We the people

Published June 11, 2022
The writer is a litigator based in Islamabad.
The writer is a litigator based in Islamabad.

THE preamble of our Constitution contains the words: “Now, therefore, we the people of Pakistan … Do hereby … adopt, enact and give to ourselves, this Constitution”. In the Federalist No. 84, Alexander Hamilton, had peddled these vital words, giving them a form, they now take in the US Constitution: “WE THE PEOPLE … to secure the blessings of liberty to ourselves and our posterity, do ordain and establish this Constitution”.

The architects of the US constitution had enunciated a potent idea — an idea that has travelled not only distance but also time. The constitution and every institution that the constitution envisions and creates are subservient to ‘We the People’.

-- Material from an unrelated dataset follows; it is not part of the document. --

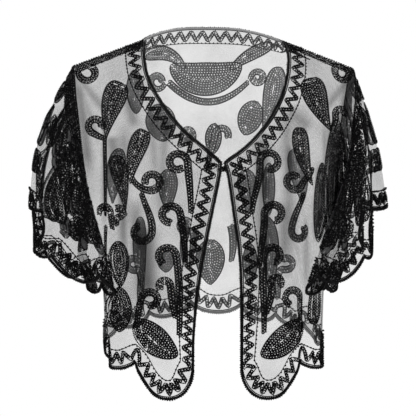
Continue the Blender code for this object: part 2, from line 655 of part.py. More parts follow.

Despite all their other glaring flaws, particularly the unforgivable sanctioning of slavery as an institution, the founding fathers of the US constitution got at least one thing absolutely right. Their disdain for the British monarchy and the entire concept of centralised power, convinced an entire generation to imagine a form of government, where ‘We the People’, as a theoretical concept, was to take centre stage.

Read: An empowered public

Radically for those times, ratification of the US constitution involved a much larger participation from the people, even when slaves, women and most of the non-propertied men were not initially part of the compact. It took subsequent amendments for “We the People’ of the US to rectify these flagrant deficiencies.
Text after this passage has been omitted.